Apollo Sports Capital is also continuing its European expansion strategy with a minority investment in AFC Wrexham. The investment supports the ambitious growth trajectory of the Welsh club under majority owners Rob McElhenney and Ryan Reynolds and includes funding for the comprehensive redevelopment of the STōK Cae Ras. This project is a central component of the Wrexham Gateway Project, aimed at improving regional connectivity, economic development, and urban revitalization. In doing so, Apollo Sports Capital strengthens not only the club’s sporting ambitions—including its long-term goal of reaching the Premier League—but also its role as a driver of regional economy and identity.
Few actors have shaped private equity flows in modern professional football more than CVC Capital Partners. With investments of 2.1 billion US dollars in Spain’s La Liga and 1.6 billion US dollars in France’s Ligue de Football Professionnel (LFP), CVC has redefined the league model.
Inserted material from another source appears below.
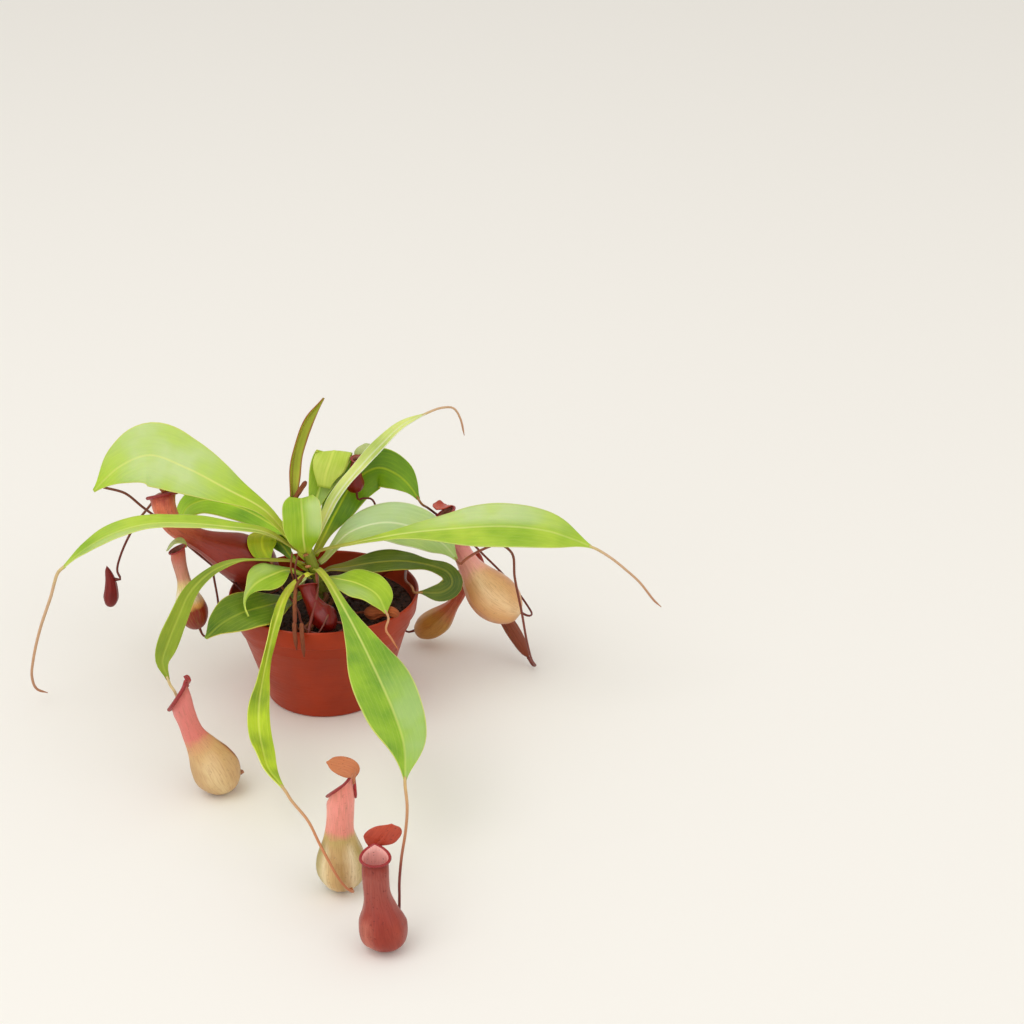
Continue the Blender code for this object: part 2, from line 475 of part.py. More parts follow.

Instead of acquiring individual clubs, the fund focuses on stakes in centralized commercialization structures—8.25 percent of La Liga’s broadcasting rights and 13 percent of LFP’s commercial activities over several decades.
The goal: to professionalize football as a system. Funds are directed into infrastructure, digitalization, and internationalization. In Spain, sponsorship and matchday revenues of participating clubs have increased by 46 percent since CVC’s entry in 2021—a clearly measurable success. CVC is establishing a new governance culture, bringing European leagues closer to U.S. models: from a club-based system toward centralized league corporations.
While CVC focuses on structural reform, investors like Silver Lake and Arctos Partners concentrate on innovation and new scaling methods. Silver Lake—like CVC, one of the world’s largest private equity firms—increased its stake in City Football Group (CFG) to 18 percent in 2022, strengthening its footprint in European club football. Valuations on the scale of its recent participation in the 55-billion-US-dollar buyout of Electronic Arts (EA) remain far off in the football sector for now.
Arctos Partners, on the other hand, acquired up to 12.5 percent of Paris Saint-Germain (PSG) in 2023, based on a club valuation exceeding four billion US dollars. The capital supports PSG’s infrastructure development and international expansion—particularly in the North American market. The U.S. investment firm operates as a strategic minority investor, contributing management expertise and networks without influencing sporting decisions. In total, Arctos holds ownership stakes in around twenty professional clubs and franchises worldwide.
Unlike traditional private equity investors, the Public Investment Fund (PIF) is less focused on generating financial returns and instead uses football as a strategic tool of Saudi Arabia’s national Vision 2030—aimed at modernisation, diversification, and global positioning. The acquisition of roughly 80 percent of Newcastle United in 2021 exemplifies this new, institutionally organized and economically structured approach in professional football.